In my last post, I put up a chart, which I also included here, showing the
decline in enrollment numbers at TUSD from 2000 to the present. The short takeaway from the chart is, the district's enrollment declined slowly, averaging 350 students a year, from 2000 through 2007. Then the decline almost quadrupled, averaging 1,600 students a year, through 2012. Since then, the decline has slowed. The 2015-16 school year had the smallest decline, 417 students, in eight years.
I decided to pore over data for the 16 years in greater detail, looking at enrollment numbers from the beginning and the end of the school year and grade by grade, to see if I could find any trends worth noting. I did, and in the rest of the post, I'll describe some of what I found. I'm going to restrain myself from drawing too many conclusions from the data. I make a few observations at the end, but really, there are far too many variables at work here for me to tease out clear causes and effects. [Note: I'm going to try and make things as clear as possible, but I'm comparing lots of numbers, which always makes for slow reading, and this isn't the kind of writing I normally do. I'll do the best I can.]
I chose to use the figures from the 175th day for the end-of-the-year numbers because that's either the end of the school year or close to it, depending on the year, and the numbers for that day have fewer random ups and downs than other days. I also looked at student numbers on the 20th day, which is when things settle down after the first month's enrollment changes, so it's a reasonable place for a beginning-of-the-year count.
Looking at the enrollment on the 20th and the 175th day each year, I found, not surprisingly, that every year, TUSD had fewer students at the end of the year than at the beginning, which I suspect is true in other districts. For the 16 years from 2000 to the present, TUSD's average decrease from the beginning to the end of the year was about 1200 students.Only three years had decreases of less than 950 students: 2009-10 (915) and both of the last two school years, 2014-15 (920) and 2015-16 (582). That means that the during the last two years, holding onto students for the entire school year had a significant role in slowing the overall decrease of students.
The grade levels didn't all lose the same number of students from the beginning to the end of the year. In fact, most of the losses came from the high school grades. Looking specifically at the past three years, student numbers were reasonably stable throughout the year from 1st through 8th grade (there was actually a small but significant net gain of students in those grades last school year). In high school, on the other hand, the numbers decreased about 300 per grade from the beginning to the end in all three years. However, that's an improvement over previous years when the losses were closer to 500 per grade from the beginning to the end of the year.
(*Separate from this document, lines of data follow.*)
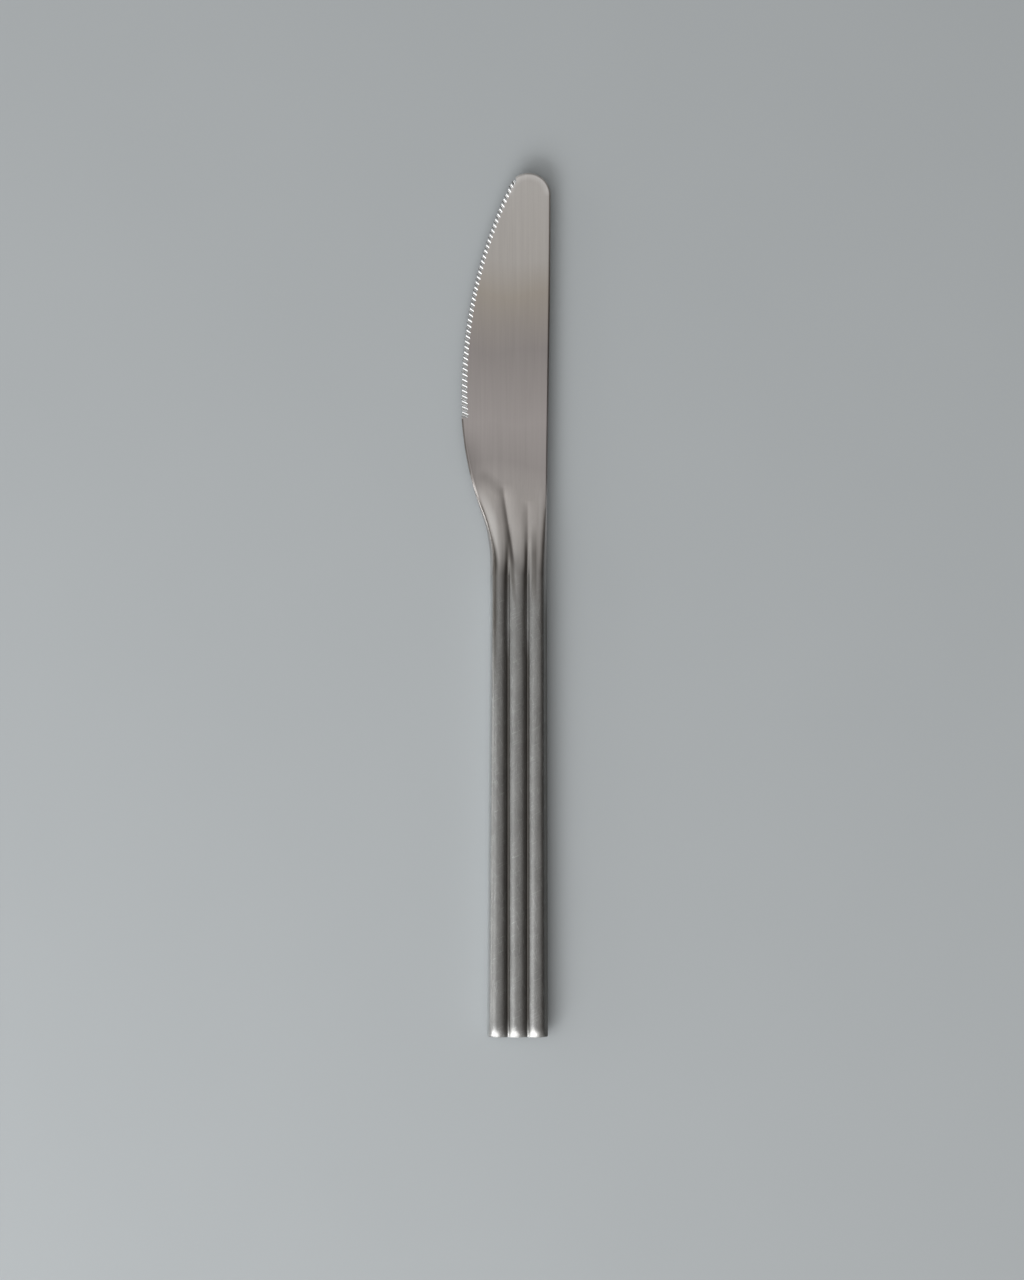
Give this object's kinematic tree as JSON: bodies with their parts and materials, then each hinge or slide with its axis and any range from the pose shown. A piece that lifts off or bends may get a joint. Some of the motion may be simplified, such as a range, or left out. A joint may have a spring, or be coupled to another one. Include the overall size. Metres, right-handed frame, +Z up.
{
  "type": "table knife",
  "caption": "Steel table knife with a rounded, serrated blade and a ribbed hollow handle whose ribs run out into the blade.",
  "frame": {"origin": "on the table under the middle of the knife's box, the knife lying flat on its back ribs", "axes": "+Y along the knife towards the tip, +X towards the spine, +Z up out of the serrated face"},
  "size_m": [0.0228, 0.22, 0.0055],
  "materials": {
    "blade_steel": "brushed along the blade",
    "handle_steel": "scuffed satin",
    "core": "cast, matte"
  },
  "bodies": {
    "root": {"blade": "blade_steel", "handle_front_shell": "handle_steel", "handle_back_shell": "handle_steel", "handle_filler": "core"}
  },
  "joints": []
}
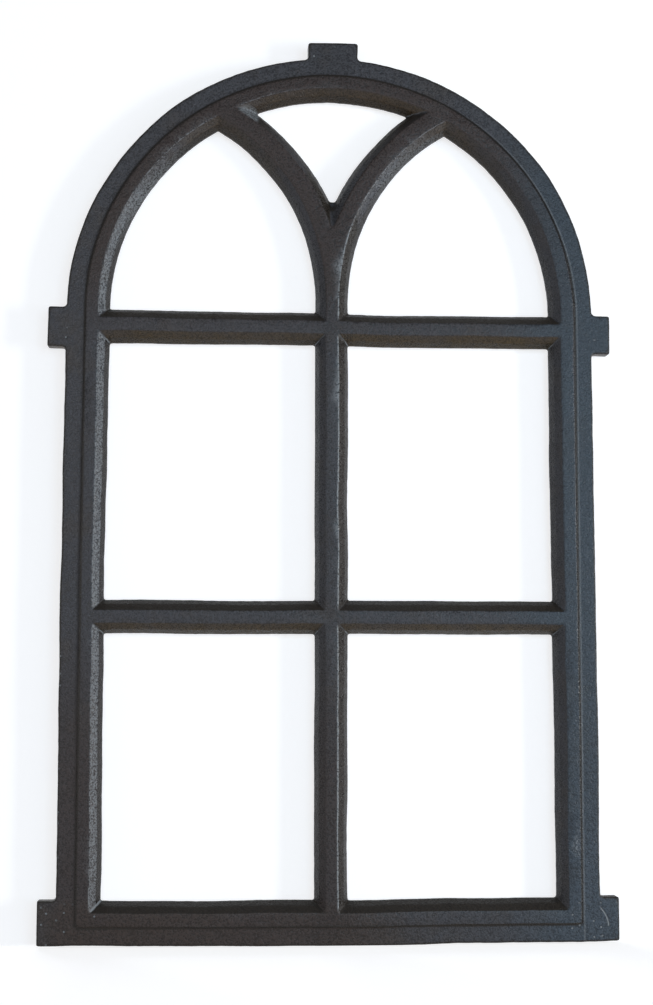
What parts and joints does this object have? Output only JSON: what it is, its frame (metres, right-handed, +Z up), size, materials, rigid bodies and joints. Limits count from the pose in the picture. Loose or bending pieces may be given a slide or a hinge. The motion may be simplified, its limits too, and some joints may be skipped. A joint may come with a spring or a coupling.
{
  "type": "arched cast-iron barn window frame",
  "caption": "Unglazed cast-iron barn window frame: a half-round arch with gothic tracery over square panes, moulded bars, and lugs for walling in.",
  "frame": {"origin": "on the underside of the sill rail, in the middle of its length and of the frame's depth", "axes": "+X to the right seen from the moulded face, +Y towards the back, +Z up"},
  "size_m": [0.5004, 0.02, 0.7976],
  "materials": {
    "cast_iron": "rough sand-cast iron, dark grey-brown, dull"
  },
  "bodies": {
    "root": {"window_frame": "cast_iron"}
  },
  "joints": []
}
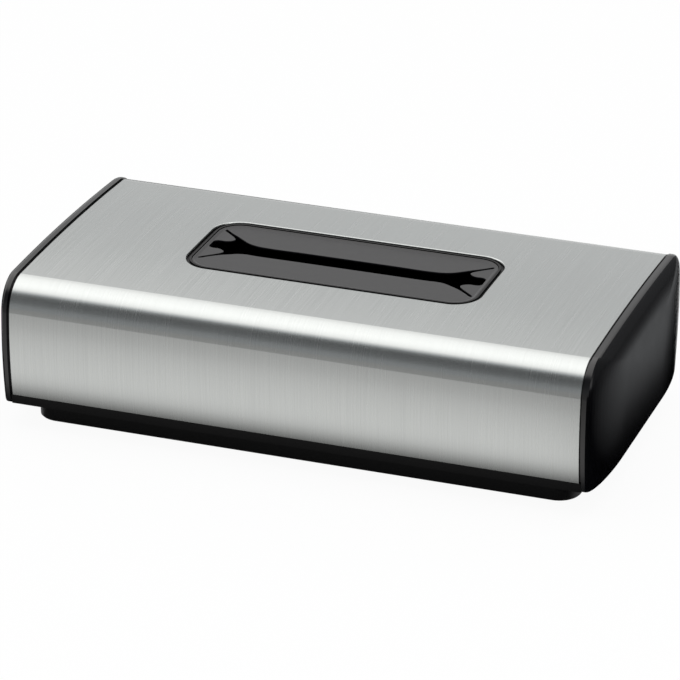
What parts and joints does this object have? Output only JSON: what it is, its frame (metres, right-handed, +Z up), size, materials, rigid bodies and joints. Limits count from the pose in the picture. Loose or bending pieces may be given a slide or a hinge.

One area of growing strength for the district is its ability to hold onto high school students, not just from the beginning to the end of the year but from year to year. From 2000 to 2009, the district had an average of 1100 fewer 12th graders than 9th graders. After that, the gap began to shrink, and for the last five years, the difference between the number of 9th and 12th graders is less than half the earlier number, in the 400-500 student range.
Before high school, the number of students in each grade is close to the number in the grade before it, until you hit the 6th grade, that is, which has significantly fewer total students than the 5th grade. Not coincidentally, that's the transition year from elementary school to middle school. Until 2006, the district lost about 300 to 400 students from 5th to 6th grade. Starting with the 2006-7 school year, that number jumped to between 500 and 600 students. This confirms what many people have noted before: many TUSD students leave the district to attend middle school at charters or in neighboring districts. However, over the past four school years, the loss has been cut to between 350 to 400 students, indicating that the district is holding onto more middle school students. And some of the students who left return in the 9th grade, when the number of students increases by 100 to 200 students over the 8th grade numbers.
The data indicates three areas where the district has slowed the decline of students in recent years. It has held on to more of its students from the beginning of the school year to the end. It has slowed the loss of students as they move through the high school years from the 9th grade to the 12th grade. And it has held onto more of its students moving from the 5th grade to the 6th grade. I can't say why those changes have occurred, but if they are the result of actions taken by the district in recent years, it deserves credit for significantly slowing the student decline at TUSD.